STATED TASK: Include in the output exactly the lines from the opening of the data through the line containing "floor.data.materials.append(finish.make())", and nothing more.
═══
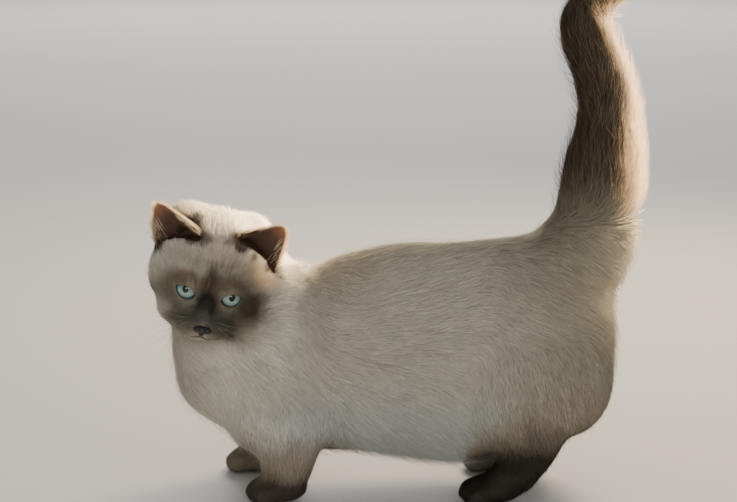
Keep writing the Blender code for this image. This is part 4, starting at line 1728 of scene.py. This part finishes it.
@dataclass
class Studio:
    """Floor, light and camera, none of them part of the cat."""

    aim: Vector = field(default_factory=lambda: STANDS_AT + Vector((0.0, 0.0, 0.173)))
    distance: float = 1.3
    rise: float = math.radians(10.0)
    lens_px: float = 1820.0
    width_px: int = 737
    sensor: float = 36.0
    floor_radius: float = 14.0

    def build(self) -> None:
        """Sets the studio up."""
        self.add_floor()
        self.add_world()
        self.add_lights()
        self.add_camera()

    def add_floor(self) -> None:
        """A plain, pale floor that reaches past the picture's upper edge."""
        bm = bmesh.new()
        bmesh.ops.create_circle(bm, cap_ends=True, segments=96, radius=self.floor_radius)
        mesh = bpy.data.meshes.new("floor")
        bm.to_mesh(mesh)
        bm.free()
        floor = new_object("floor", mesh)
        finish = Finish("floor", tuple(srgb(208, 205, 200)), roughness=0.7, mottle=0.02)
        floor.data.materials.append(finish.make())

    def add_world(self) -> None:
        """An even, pale sky."""
        world = bpy.data.worlds.new("studio")
        world.use_nodes = True
        back = world.node_tree.nodes["Background"]
        back.inputs["Color"].default_value = (*srgb(205, 208, 210), 1.0)
        back.inputs["Strength"].default_value = 0.70
        bpy.context.scene.world = world

    def add_lights(self) -> None:
        """Two small soft boxes beside the camera, and warm light from behind the cat."""
        white, warm = srgb(255, 252, 248), srgb(255, 226, 184)
        boxes = (
            ("key_left", (1.44, -0.32, 0.20), 0.26, 6.8, white),
            ("key_right", (1.44, 0.28, 0.20), 0.26, 6.8, white),
            ("backdrop", (-9.0, 0.0, 5.0), 5.0, 620.0, white),
            ("fill", (1.2, 1.0, 0.7), 0.9, 2.0, srgb(240, 246, 255)),
            ("back", (-0.9, 0.45, 1.0), 0.6, 18.0, warm),
        )
        for name, place, size, power, colour in boxes:
            light = bpy.data.lights.new(name, "AREA")
            light.size = size
            self.place_light(light, place, self.aim, power, colour)
        beams = (
            ("on_crown", (-0.75, 0.60, 0.95), FACE_AT + Vector((-0.02, 0.012, 0.05)), 8.5, 860.0),
            ("on_tail", (-0.40, 1.35, 0.42), STANDS_AT + Vector((0.0, 0.165, 0.28)), 14.0, 1300.0),
        )
        for name, place, aim, width, power in beams:
            light = bpy.data.lights.new(name, "SPOT")
            light.spot_size = math.radians(width)
            light.spot_blend = 0.8
            light.shadow_soft_size = 0.05
            self.place_light(light, place, aim, power, warm)

    @staticmethod
    def place_light(
        light: bpy.types.Light, place: tuple, aim: Vector, power: float, colour: np.ndarray
    ) -> None:
        """Hangs a light up, turned to what it shines on.

        Args:
            light: The light.
            place: Where it hangs.
            aim: What it shines on.
            power: Its power in watts.
            colour: Its colour.
        """
        light.energy = power
        light.color = colour
        lamp = bpy.data.objects.new(light.name, light)
        lamp.location = place
        lamp.rotation_euler = (aim - Vector(place)).to_track_quat("-Z", "Y").to_euler()
        lamp.visible_camera = False
        bpy.context.scene.collection.objects.link(lamp)

    def add_camera(self) -> None:
        """The photograph's viewpoint, from the cat's left and a little above."""
        data = bpy.data.cameras.new("camera")
        data.sensor_width = self.sensor
        data.lens = self.lens_px / self.width_px * self.sensor
        camera = bpy.data.objects.new("camera", data)
        way = Vector((math.cos(self.rise), 0.0, math.sin(self.rise)))
        camera.location = self.aim + self.distance * way
        camera.rotation_euler = (-way).to_track_quat("-Z", "Y").to_euler()
        bpy.context.scene.collection.objects.link(camera)
        bpy.context.scene.camera = camera


@dataclass
class EarHair:
    """The long hairs in the ears' cups, and the fringe along their rims."""

    seed: int = 8
    tufts: int = 220
    fringe: int = 520
    strands: StrandTree = field(default_factory=lambda: StrandTree(sides=3))

    def build(self) -> None:
        """Grows the hairs of both ears."""
        rng = np.random.default_rng(self.seed)
        cream, dark = [], []
        for side in Side:
            ear = Ear(side)
            for _ in range(self.tufts):
                v, turn = rng.uniform(-0.15, 0.42), rng.uniform(0.60, 1.0)
                cream.append(self.hair(ear, rng, v, turn, (0.85, -0.35, 0.45), 0.0100))
                v, turn = rng.uniform(-0.20, 0.30), -rng.uniform(0.75, 1.0)
                dark.append(self.hair(ear, rng, v, turn, (0.80, 0.15, 0.50), 0.0085))
                v, turn = rng.uniform(-0.28, -0.05), rng.uniform(-0.9, 0.9)
                dark.append(self.hair(ear, rng, v, turn, (0.80, 0.00, 0.60), 0.0085))
            # The rim fringe is pale gold, partly the hair's own cream and partly painted backlight.
            for _ in range(self.fringe):
                v, edge = rng.uniform(-0.05, 1.0), rng.choice((-1.0, 1.0))
                cream.append(self.hair(ear, rng, v, edge, (0.80, 0.45 * edge, -0.10), 0.0028))
        self.strands.strands("ear_tufts", cream, 0.00022, 0.00003, CREAM_TUFT_FINISH)
        self.strands.strands("ear_dark_tufts", dark, 0.00018, 0.00003, DARK_TUFT_FINISH)

    @staticmethod
    def hair(
        ear: Ear, rng: np.random.Generator, v: float, share: float, way: tuple, length: float
    ) -> list:
        """One hair's line.

        Args:
            ear: The ear it grows on.
            rng: Random numbers for small turns.
            v: How far up the ear its root is.
            share: How far round the sheet, -1 at the inner edge and 1 at the outer one.
            way: How much it points up the ear, across it and out of the cup.
            length: Its length.

        Returns:
            Points in the row frame.
        """
        radius, wrap = (float(value) for value in ear.bend(np.array(v)))
        root = ear.point(v, share * wrap, radius - 0.4 * ear.wall, wrap)
        turn = ear.side.frame.to_3x3()
        along, across, facing = (turn @ axis for axis in ear.axes())
        noise = Vector(rng.standard_normal(3)) * 0.09
        way = (along * way[0] + across * way[1] + facing * way[2] + noise).normalized()
        length *= rng.uniform(0.7, 1.25)
        curl = 0.3 * length
        return [root + way * length * t + along * curl * t * t for t in np.linspace(-0.05, 1, 6)]


@dataclass
class Mouth:
    """The dark line between the lips, laid on the muzzle."""

    parts_z: float = -0.0250
    corner: tuple = (0.0150, -0.0266)
    sag: float = 0.0022
    nose_foot: float = -0.0224
    stands_out: float = 0.0004

    def build(self, skin: bpy.types.Object, strands: StrandTree) -> bpy.types.Object:
        """Lays the line on the skin.

        Args:
            skin: The finished skin.
            strands: What sweeps the lines.

        Returns:
            The piece.
        """
        surface = BVHTree.FromObject(skin, bpy.context.evaluated_depsgraph_get())
        back = (HEAD.to_3x3() @ Vector((0.0, 1.0, 0.0))).normalized()
        made = []
        for line in self.lines():
            starts = [HEAD @ Vector((x, -0.05, z)) for x, z in line]
            hits = [surface.ray_cast(start, back)[0] for start in starts]
            made.append([hit - back * self.stands_out for hit in hits])
        return strands.strands("mouth", made, 0.00036, 0.00012, LIP_FINISH)

    def lines(self) -> list:
        """The mouth from the front, as x and z: down from the nose, then to either corner."""
        lines = [[(0.0, self.nose_foot), (0.0, 0.5 * (self.nose_foot + self.parts_z))]]
        lines[0].append((0.0, self.parts_z))
        for side in Side:
            line = []
            for t in np.linspace(0.0, 1.0, 12):
                drop = self.sag * math.sin(math.pi * min(1.0, 1.2 * t))
                z = self.parts_z + (self.corner[1] - self.parts_z) * t - drop
                line.append((side.value * self.corner[0] * t, z))
            lines.append(line)
        return lines


@dataclass
class Whiskers:
    """Whiskers on the muzzle and over the eyes."""

    seed: int = 3
    strands: StrandTree = field(default_factory=StrandTree)

    def build(self, skin: bpy.types.Object) -> bpy.types.Object:
        """Grows the whiskers out of the skin.

        Args:
            skin: The finished skin.

        Returns:
            The piece.
        """
        rng = np.random.default_rng(self.seed)
        surface = BVHTree.FromObject(skin, bpy.context.evaluated_depsgraph_get())
        lines = []
        for side in Side:
            for row in range(3):
                for column in range(3):
                    root = Vector((0.0090 + 0.0030 * column, -0.008, -0.0165 - 0.0028 * row))
                    way = Vector((0.85, -0.30 + 0.20 * column, 0.06 - 0.26 * row))
                    length = (0.021 + 0.003 * column) * (0.85 + 0.3 * rng.random())
                    lines.append(self.line(side, surface, root, way, length, rng))
            for k in range(2):
                root = Vector((0.013 + 0.003 * k, 0.004, 0.0135))
                way = Vector((0.25 + 0.2 * k, -0.35, 1.0))
                lines.append(self.line(side, surface, root, way, 0.018, rng))
        return self.strands.strands("whiskers", lines, 0.00010, 0.00003, WHISKER_FINISH)

    @staticmethod
    def line(
        side: Side,
        surface: BVHTree,
        root: Vector,
        way: Vector,
        length: float,
        rng: np.random.Generator,
    ) -> list:
        """One whisker's line, curved down under its own weight.

        Args:
            side: Which side of the face.
            surface: The skin.
            root: About where it grows, in the side's frame.
            way: Which way it points, in the side's frame.
            length: Its length.
            rng: Random numbers for small turns.

        Returns:
            Points in the row frame.
        """
        place = side.frame
        start = surface.find_nearest(place @ root)[0]
        noise = Vector(rng.standard_normal(3)) * 0.06
        way = (place.to_3x3() @ (way.normalized() + noise)).normalized()
        points = []
        for t in np.linspace(-0.02, 1.0, 14):
            drop = Vector((0.0, 0.0, -1.0)) * 0.22 * length * max(t, 0.0) ** 2
            points.append(start + way * length * t + drop)
        return points


def main() -> None:
    """Builds the cat's skin, coat and features, then the studio."""
    logging.basicConfig(level=logging.INFO, format="%(name)s: %(message)s")
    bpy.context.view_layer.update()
    skin = Skin().build()
    surface = Surface.of(skin)
    coat_map = CoatMap(surface)
    Skin.paint(skin, coat_map)
    Coat(surface, coat_map).grow()
    strands = StrandTree()
    rims = []
    for side in Side:
        eye = Eye(side)
        eye.ball()
        rims.append(eye.rim_line())
    strands.strands("lid_rims", rims, Eye.rim, Eye.rim, RIM_FINISH, closed=True)
    Whiskers(strands=strands).build(skin)
    Mouth().build(skin, strands)
    EarHair().build()
    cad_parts["nose"].material_slots[0].material = NOSE_FINISH.make()
    Studio().build()


if __name__ == "__main__":
    main()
═══
RESULT OF THIS TASK:
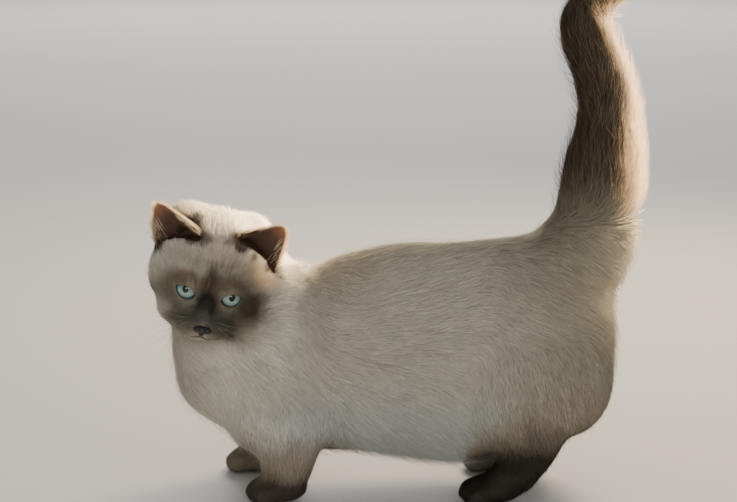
Keep writing the Blender code for this image. This is part 4, starting at line 1728 of scene.py. This part finishes it.
@dataclass
class Studio:
    """Floor, light and camera, none of them part of the cat."""

    aim: Vector = field(default_factory=lambda: STANDS_AT + Vector((0.0, 0.0, 0.173)))
    distance: float = 1.3
    rise: float = math.radians(10.0)
    lens_px: float = 1820.0
    width_px: int = 737
    sensor: float = 36.0
    floor_radius: float = 14.0

    def build(self) -> None:
        """Sets the studio up."""
        self.add_floor()
        self.add_world()
        self.add_lights()
        self.add_camera()

    def add_floor(self) -> None:
        """A plain, pale floor that reaches past the picture's upper edge."""
        bm = bmesh.new()
        bmesh.ops.create_circle(bm, cap_ends=True, segments=96, radius=self.floor_radius)
        mesh = bpy.data.meshes.new("floor")
        bm.to_mesh(mesh)
        bm.free()
        floor = new_object("floor", mesh)
        finish = Finish("floor", tuple(srgb(208, 205, 200)), roughness=0.7, mottle=0.02)
        floor.data.materials.append(finish.make())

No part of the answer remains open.